Hi, mine a manual too, all 110 hp of it :) and from my understanding it purely is to manually override the speed limiter in case you need to accelerate past it. That's how Toyota have it set up, although as my missus says, I am sometimes wrong ;)
 
When the stop was fitted and no speed limiter set, the revs would 'top-out'. Push past the stop and revs increased - it definitely (in my experience) increases the fuel scheduling

N.B. ....it does the same on the Helicopters I fix.....and they're not a Toyotas either ;-)
 
What we need is a full VCDS record of a DSG and a manual :cool:

The interesting bit to me there (microcontroller background) is not how the position signal is mapped to the throttle demand but that at full mechanical travel the position signal doesn't appear to be full scale.

However it's quite common using ADC (analogue to digital) inputs to stay away from the ends of the scale for a variety of reasons, the ADC itself can get less accurate and the physical resistance tracks can alter near the ends where they have to turn into connections.

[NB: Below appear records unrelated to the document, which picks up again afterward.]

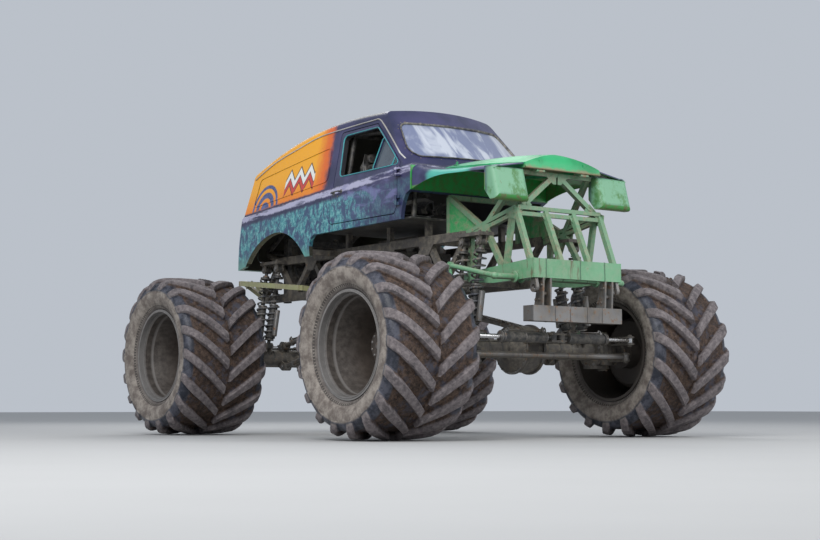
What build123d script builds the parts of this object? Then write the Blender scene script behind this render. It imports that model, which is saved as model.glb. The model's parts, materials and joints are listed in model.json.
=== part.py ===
"""Monster truck: an old steel panel van's body, cut high, on a welded tube chassis with planetary axles.

Millimetres, +X to the front, +Y to the left, +Z up.
The origin is on the ground, under the middle of the wheelbase.
"""
import os
from math import asin, degrees

from build123d import *

# Wheels
WHEELBASE = 3350
TRACK = 2900
TYRE_D = 1560
TYRE_W = 900
TREAD_DEPTH = 70
TYRE_SIDES = 16
LUG_ROWS = 18
LUG_SWEEP = 335
LUG_IN_W = 88
LUG_OUT_W = 104
LUG_START = 18
LUG_SHOULDER_IN = 72
LUG_FOOT_IN = 1
LUG_FOOT_DOWN = 140
LUG_ROOT_DOWN = 180
BEAD_IN = 35
BULGE_UP = 160
SHOULDER_IN = 32
RIM_D = 880
RIM_W = 760
RIM_LIP = 14
RIM_WALL = 12
DISH_R = 300
DISH_IN = 110
HUB_R = 150
HUB_NOSE = 60
FIT = 0.3

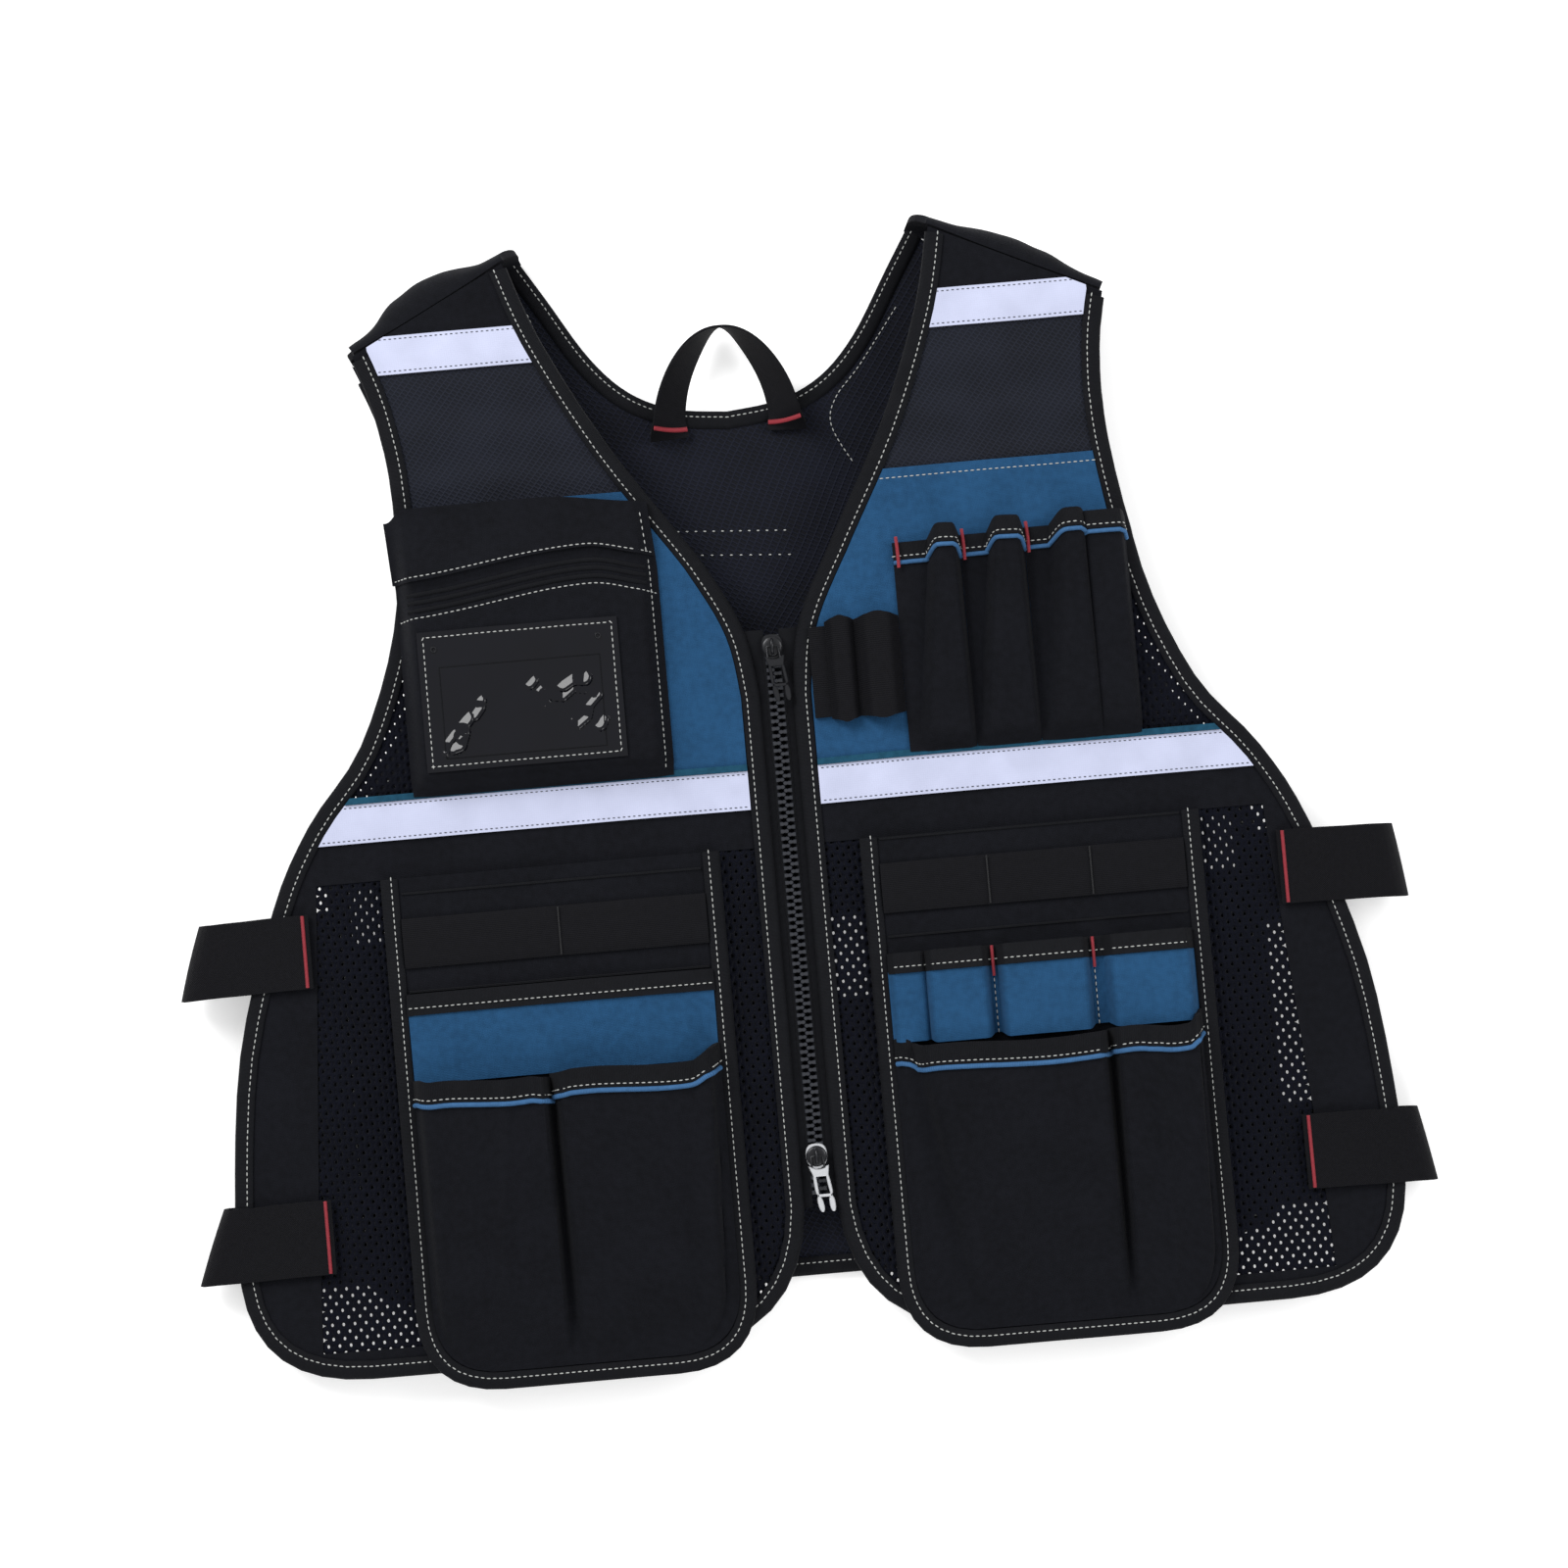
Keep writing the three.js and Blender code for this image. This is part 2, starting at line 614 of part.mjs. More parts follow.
function hangLoop() {
  const foot = BACK_CLOTH + 2 * GAP + TRIM;
  const base = at(BACK_NECK.at(-1)).y - BINDING_WIDTH / 2;
  const steps = 12;
  const sections = Array.from({ length: steps + 1 }, (_, i) => {
    const turn = Math.PI * (1 - i / steps);
    const roll = (Math.PI / 2) * Math.sin(turn) ** 0.8;
    const thick = new THREE.Vector3(0, 0, 1);
    const wide = new THREE.Vector3(1, 0, 0);
    const outward = new THREE.Vector3(Math.cos(turn) * 0.5, Math.sin(turn), 0).normalize();
    const centre = new THREE.Vector3(
      LOOP_HALF_SPAN * Math.cos(turn),
      base + (LOOP_HEIGHT - WEBBING) * Math.sin(turn) ** 0.9,
      foot + WEBBING / 2 + (LOOP_WIDTH / 2) * Math.sin(roll),
    );
    thick.multiplyScalar(Math.cos(roll)).addScaledVector(outward, Math.sin(roll));
    wide.multiplyScalar(Math.cos(roll)).addScaledVector(new THREE.Vector3(0, 0, -1), Math.sin(roll));
    const corner = (w, t) =>
      centre
        .clone()
        .addScaledVector(wide, (w * LOOP_WIDTH) / 2)
        .addScaledVector(thick, (t * WEBBING) / 2);
    return [corner(-1, -1), corner(1, -1), corner(1, 1), corner(-1, 1)];
  });
  return loft(sections, rectangle(-1, -1, 1, 1));
}

// The zip

const ZIP_LOW = HEM_CORNER.up * FRONT_LENGTH + SLIDER_LENGTH / 2;
const ZIP_HIGH = (ZIP_TOP + 0.055) * FRONT_LENGTH;
const LOWER_SLIDER = ZIP_LOW + SLIDER_LENGTH * 1.5;
const UPPER_SLIDER = ZIP_HIGH - SLIDER_LENGTH / 2;

function zipChain() {
  const count = Math.floor((ZIP_HIGH - ZIP_LOW) / TOOTH_PITCH);
  const root = CHAIN_HALF / 2;
  const edge = (side) =>
    Array.from({ length: count }, (_, i) => {
      const y = ZIP_LOW + (i + (side > 0 ? 0.5 : 0)) * TOOTH_PITCH;
      return [
        new THREE.Vector2(side * CHAIN_HALF, y),
        new THREE.Vector2(side * root, y + TOOTH_PITCH / 2),
      ];
    }).flat();
  return drape([...edge(1), ...edge(-1).reverse()], -CHAIN_DROP, CHAIN_THICK);
}

const SLIDER_SEAT = CHAIN_THICK - CHAIN_DROP + 1.5 * GAP; // underside of a slider above the fronts
const BRIDGE = { length: 9, height: 4, wide: 3, wall: 1.7, roof: 1.3 };
const PULL_AXIS = PULL_THICK / 2 + 1.3 * GAP; // pull's axis above its slider
const PULL_RIM = 1.5;

// Slider with a bridge that the pull hangs in.
function slider(middle) {
  const seat = restHeight(0, middle) + SLIDER_SEAT;
  const body = prism(
    rectangle(-SLIDER_WIDTH / 2, middle - SLIDER_LENGTH / 2, SLIDER_WIDTH / 2, middle + SLIDER_LENGTH / 2),
    seat,
    seat + SLIDER_THICK,
  );
  const { length, height, wide, wall, roof } = BRIDGE;
  const side = new THREE.Shape(rectangle(-length / 2, -wall, length / 2, height));
  side.holes.push(new THREE.Path(rectangle(wall - length / 2, 0, length / 2 - wall, height - roof)));
  const arch = new THREE.ExtrudeGeometry(side, { depth: wide, bevelEnabled: false })
    .translate(0, 0, -wide / 2)
    .rotateX(Math.PI / 2)
    .rotateZ(Math.PI / 2)
    .translate(0, middle, seat + SLIDER_THICK);
  return body.add(toSolid(arch));
}

// Pull: a bar in the bridge, an open eye round it and a tab with a window.
function pull(middle) {
  const half = PULL_WIDTH / 2;
  const rim = PULL_RIM;
  const eye = BRIDGE.length / 2 + rim;
  const tab = new THREE.Shape(rectangle(-half, -PULL_LENGTH, half, PULL_THICK / 2));
  tab.holes.push(new THREE.Path(rectangle(rim - half, -eye, half - rim, -PULL_THICK / 2)));
  tab.holes.push(new THREE.Path(rectangle(rim - half, rim - PULL_LENGTH, half - rim, -eye - 2 * rim)));
  const axis = restHeight(0, middle) + SLIDER_SEAT + SLIDER_THICK + PULL_AXIS;
  const plate = new THREE.ExtrudeGeometry(tab, { depth: PULL_THICK, bevelEnabled: false });
  return toSolid(plate.translate(0, middle, axis - PULL_THICK / 2));
}

// Chest pockets

function toolPocket(from, to) {
  const low = CHEST_BOTTOM + GAP;
  const box = [
    TOOL_START + TOOL_WIDTH * from + GAP / 2,
    low,
    TOOL_START + TOOL_WIDTH * to - GAP / 2,
    low + TOOL_HEIGHT,
  ];
  return drape(rectangle(...box), LAYER_2, TRIM, standOff(box, TOOL_DEPTH));
}

function penLoop(from, to) {
  const low = CHEST_BOTTOM + PEN_HEIGHT / 2;
  const box = [PEN_START + PEN_WIDTH * from + GAP, low, PEN_START + PEN_WIDTH * to - GAP, low + PEN_HEIGHT];
  return drape(rectangle(...box), LAYER_2, TRIM, standOff(box, PEN_DEPTH, POCKET_ACROSS, LOOP_UP));
}

const BADGE_BOX = [
  -BADGE_START - BADGE_WIDTH,
  CHEST_BOTTOM + GAP,
  -BADGE_START,
  CHEST_BOTTOM + GAP + BADGE_HEIGHT,
];
const BADGE_STAND = standOff(BADGE_BOX, BADGE_DEPTH, BOX_ACROSS, BOX_ACROSS);
const FLAP_SHARE = 0.33; // part of the badge pocket's height that its flap covers

function badgePocket() {
  return drape(rectangle(...BADGE_BOX), LAYER_2, WEBBING, BADGE_STAND);
}

function badgeFlap() {
  const [x0, y0, x1, y1] = BADGE_BOX;
  const outline = rectangle(x0 + MARGIN, lerp(y1, y0, FLAP_SHARE), x1 - MARGIN, y1 - MARGIN);
  return drape(outline, LAYER_2 + WEBBING + GAP, TRIM, BADGE_STAND);
}

function badgeWindow() {
  const middle = -BADGE_START - BADGE_WIDTH / 2 - MARGIN;
  const low = BADGE_BOX[1] + BADGE_HEIGHT * 0.11;
  const outline = rectangle(middle - WINDOW_WIDTH / 2, low, middle + WINDOW_WIDTH / 2, low + WINDOW_HEIGHT);
  return drape(outline, LAYER_2 + WEBBING + GAP, TRIM, BADGE_STAND);
}

// The vest put together

addNode("back_panel", backPanel(), NET_BLACK);
addNode("back_neck_binding", backBinding(BACK_NECK_PATH), BLACK);
addNode("back_edge_binding", backBinding(BACK_EDGE_PATH), BLACK);
addNode("hang_loop", hangLoop(), BLACK);

for (const [word, side] of [["left", -1], ["right", 1]]) {
  addNode(`front_${word}`, front(side), BLACK);
  addNode(`front_binding_${word}`, frontBinding(side), BLACK);
  addNode(`shoulder_${word}`, shoulder(side), BLACK);
  addNode(`back_shoulder_${word}`, backShoulder(side), NET_BLACK);
  for (const [name, window] of Object.entries(NET_WINDOWS)) {
    addNode(`${name}_${word}`, net(window, side), NET_BLACK);
  }
  addNode(`chest_panel_${word}`, chestPanel(side), BLUE);
  addNode(`shoulder_band_${word}`, band(side, SHOULDER_BAND), SILVER_TAPE, 0.5);
  addNode(`chest_band_${word}`, band(side, CHEST_BAND), SILVER_TAPE, 0.5);
  addNode(`zip_tape_${word}`, zipTape(side), BLACK);
  addNode(`pocket_panel_${word}`, pocketPanel(side), BLACK);
  addNode(`panel_binding_${word}`, panelBinding(side), BLACK);
  addNode(`pals_webbing_${word}`, palsWebbing(side, side < 0 ? LEFT_PALS : RIGHT_PALS), BLACK);
  addNode(`strap_upper_${word}`, sideStrap(side, UPPER_STRAP), BLACK);
  addNode(`strap_lower_${word}`, sideStrap(side, LOWER_STRAP), BLACK);
}

addNode("zip_chain", zipChain(), BLACK, 0.4);
addNode("slider_upper", slider(UPPER_SLIDER), BLACK, 0.4);
addNode("slider_lower", slider(LOWER_SLIDER), METAL, 0.3, 0.8);
addNode("pull_upper", pull(UPPER_SLIDER), BLACK, 0.4);
addNode("pull_lower", pull(LOWER_SLIDER), METAL, 0.3, 0.8);

[[0, 0.29], [0.29, 0.57], [0.57, 1]].forEach(([from, to], i) => {
  addNode(`tool_pocket_${i + 1}`, toolPocket(from, to), BLACK);
});
[[0.16, 0.52], [0.52, 1]].forEach(([from, to], i) => {
  addNode(`pen_loop_${i + 1}`, penLoop(from, to), BLACK);
});
addNode("badge_pocket", badgePocket(), BLACK);
addNode("badge_flap", badgeFlap(), BLACK);
addNode("badge_window", badgeWindow(), VINYL, 0.15);

const lowerSeam = MARGIN - PANEL_DROP;
const stripLow = LOWER_MOUTH + GAP;
const stripHigh = stripLow + STRIP_HEIGHT;
const bluePocket = panelPocket(-1, onPanel(-1, 0, 1, stripLow, stripHigh), STRIP_DEPTH);
addNode("blue_pocket", bluePocket, BLUE);
[[0, 0.34], [0.34, 0.67], [0.67, 1]].forEach(([from, to], i) => {
  const box = onPanel(1, from, to, stripLow, stripHigh);
  addNode(`blue_loop_${i + 1}`, panelPocket(1, box, STRIP_DEPTH, LOOP_UP), BLUE);
});
for (const [name, side, from, to] of [
  ["pocket_left_inner", -1, 0, 0.55],
  ["pocket_left_outer", -1, 0.55, 1],
  ["pocket_right_inner", 1, 0, 0.7],
  ["pocket_right_outer", 1, 0.7, 1],
]) {
  const box = onPanel(side, from, to, lowerSeam, LOWER_MOUTH);
  addNode(name, panelPocket(side, box, POCKET_DEPTH), BLACK);
}

// The origin is on the ground, under the middle of the vest.
vest.position.y = (PANEL_DROP - FRONT_LENGTH) / 2;

export default vest;
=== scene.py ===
import math

import bpy
from bpy.props import FloatProperty, FloatVectorProperty, PointerProperty
from mathutils import Matrix, Vector, noise
from mathutils.geometry import delaunay_2d_cdt


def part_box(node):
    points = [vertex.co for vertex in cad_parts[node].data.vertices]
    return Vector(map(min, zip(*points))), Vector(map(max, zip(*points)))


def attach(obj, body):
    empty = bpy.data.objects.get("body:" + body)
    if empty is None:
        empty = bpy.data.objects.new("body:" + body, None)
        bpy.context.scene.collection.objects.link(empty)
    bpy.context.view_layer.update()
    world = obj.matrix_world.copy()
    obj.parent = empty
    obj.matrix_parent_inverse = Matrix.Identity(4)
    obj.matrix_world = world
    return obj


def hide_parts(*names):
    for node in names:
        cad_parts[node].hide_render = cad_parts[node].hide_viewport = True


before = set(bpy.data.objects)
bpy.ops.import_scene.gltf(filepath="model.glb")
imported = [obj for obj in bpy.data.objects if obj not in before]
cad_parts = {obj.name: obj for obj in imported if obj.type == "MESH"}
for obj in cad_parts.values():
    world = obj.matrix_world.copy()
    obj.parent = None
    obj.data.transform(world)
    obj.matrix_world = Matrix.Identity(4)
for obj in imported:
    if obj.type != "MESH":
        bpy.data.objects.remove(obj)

bl_info = {
    "name": "Utility work vest",
    "version": (1, 0, 0),
    "blender": (4, 5, 0),
    "location": "View3D > Sidebar > Vest",
    "description": "Sews a work vest with tool pockets over its packed frame",
    "category": "Add Mesh",
}

# Sizes are in millimetres in vest coordinates: x from the zip, y up from the hem, z off the ground.
MM = 0.001
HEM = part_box("front_right")[0].y
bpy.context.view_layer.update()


def span(node):
    """Plan of a node: left, low, right, high, in vest coordinates."""
    low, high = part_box(node)
    return low.x / MM, (low.y - HEM) / MM, high.x / MM, (high.y - HEM) / MM


LENGTH = 573
HALF_WIDTH = span("front_right")[2]
FRONT_RISE = 28
CROWN_RISE = 5
PANEL = span("pocket_panel_right")
CHEST_BAND = span("chest_band_right")[1]
CHEST_TOP = span("chest_panel_right")[3]
SHOULDER_BAND = span("shoulder_band_right")[1]
BAND = 20
ZIP_HALF = 10
CLOTH = 2  # thickness of the fronts
BACK_CLOTH = 3
TRIM = 1.2  # thickness of pockets, overlays and tapes
WEB = 1.5  # cloth of the badge pocket
LAYER_1 = 2.3  # undersides of the layers above the fronts' underside
LAYER_2 = 3.8
LAYER_3 = 5.3
PANEL_CORNER = 42
SEAM_GAP = 8  # from the shoulder seam down to the edge of the fronts' and the back's cloth
PANEL_IN, PANEL_OUT = PANEL[0] + 8.3, PANEL[2] - 8.3  # inside the panel's binding
CHAIN = (72.4, 361.6)  # lower and upper end of the zip chain
WINDOW = (-180.5, 303.5, -78, 375.5)  # left, low, right and high of the badge window

# rise of the fronts over their length and over their half width, as shares
FALL = [(-0.2, 0.4), (0.16, 0.5), (0.54, 0.74), (0.8, 0.92), (1.2, 1)]
CROWN = [(0, 0), (0.06, 0), (0.24, 1), (0.72, 0.9), (1, 0), (1.2, 0)]
# outlines of the right half, as shares of the half width and the length
NECKLINE = [(0.378, 1), (0.332, 0.915), (0.238, 0.808), (0.112, 0.7), (0.052, 0.636)]
SIDE = [(1, 0.089), (1, 0.159), (0.97, 0.293), (0.893, 0.42), (0.82, 0.492),
        (0.718, 0.56), (0.644, 0.661), (0.617, 0.778), (0.627, 0.862), (0.66, 0.927)]
BACK_NECK = [(0.378, 1), (0.325, 0.955), (0.255, 0.895), (0.185, 0.857), (0.1, 0.836), (0, 0.829)]
BACK_SIDE = [(0.66, 0.927), (0.6, 0.84), (0.585, 0.74), (0.62, 0.62), (0.72, 0.52), (0.8, 0.45),
             (0.806, 0.3), (0.806, 0.12), (0.77, 0.07), (0.68, 0.056)]


# Colours and materials

def linear(code):
    """Linear colour of an sRGB hex value."""
    parts = [int(code[i:i + 2], 16) / 255 for i in (1, 3, 5)]
    return tuple(p / 12.92 if p <= 0.04045 else ((p + 0.055) / 1.055) ** 2.4 for p in parts)


def add(tree, kind, inputs=None, **settings):
    """Adds a node; an input is a number, a colour or the socket that feeds it."""
    node = tree.nodes.new(kind)
    for key, value in settings.items():
        setattr(node, key, value)
    for key, value in (inputs or {}).items():
        if isinstance(value, bpy.types.NodeSocket):
            tree.links.new(value, node.inputs[key])
        else:
            node.inputs[key].default_value = value
    return node


def start(name, **shader):
    """New material with its shader's constants set; gives its tree and shader."""
    material = bpy.data.materials.new(name)
    material.use_nodes = True
    tree = material.node_tree
    tree.nodes.clear()
    bsdf = add(tree, "ShaderNodeBsdfPrincipled", {k.replace("_", " "): v for k, v in shader.items()})
    add(tree, "ShaderNodeOutputMaterial", {"Surface": bsdf.outputs[0]})
    return material, tree, bsdf


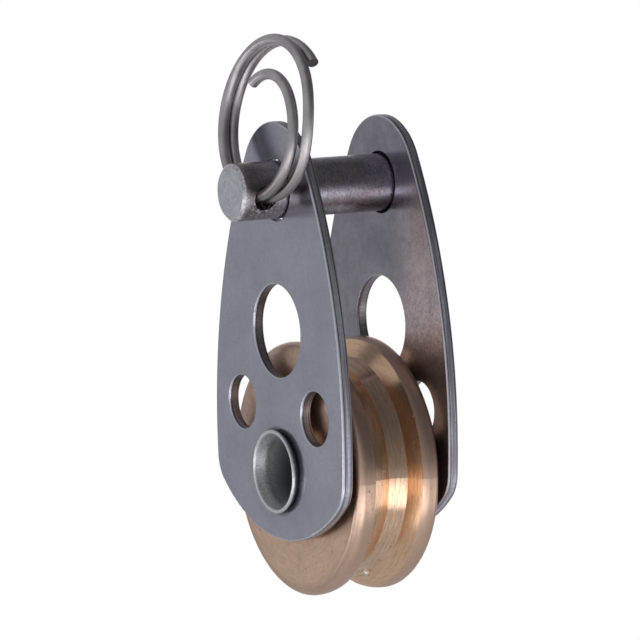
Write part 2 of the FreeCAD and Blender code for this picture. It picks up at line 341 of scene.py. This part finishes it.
# Finish of the cheek plates
GRAIN_ROUGHER = 0.08
WALL_ROUGHER = 0.2
WARM_PATCH_ROUGHER = 0.2
AXLE_SMOOTHER = 0.1
SHEET_GREY = (0.465, 0.475, 0.565)
SHEET_PALE = (0.55, 0.565, 0.65)
SHEET_CLOUD = (0.36, 0.36, 0.44)
SHEET_GRAIN = (0.33, 0.33, 0.38)
SHEARED_GREY = (0.55, 0.55, 0.63)
SHEARED_PALE = (0.76, 0.76, 0.85)
SHEARED_DARK = (0.34, 0.33, 0.38)
WINDOW_DARK = (0.24, 0.22, 0.23)
WINDOW_GREY = (0.34, 0.33, 0.36)
# pale roundings: part wear, part painted highlight
ROUNDING_HIGHLIGHT_PALE = (0.66, 0.66, 0.74)
SHEAR_LINE = (0.13, 0.12, 0.14)
SHEET_PIT = (0.16, 0.15, 0.16)
# painted shade round the axle's lip
LIP_SHADE_DARK = (0.17, 0.17, 0.19)
INNER_DARK = (0.30, 0.29, 0.34)
INNER_GREY = (0.43, 0.41, 0.47)
INNER_MOTTLE = (0.22, 0.19, 0.22)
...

I note there are 2 readings which matches the 2 physical wipers in the pictures. Would be interesting to see the track arrangements but from the evidence so far as a critical control I suspect there are 2 independent measurements going on to provide validation. I suspect if they ever significantly differed that would be a fault rather than failing over - you'd generally need 3 measurements to do that as with 2 you know they differ but not which one is correct.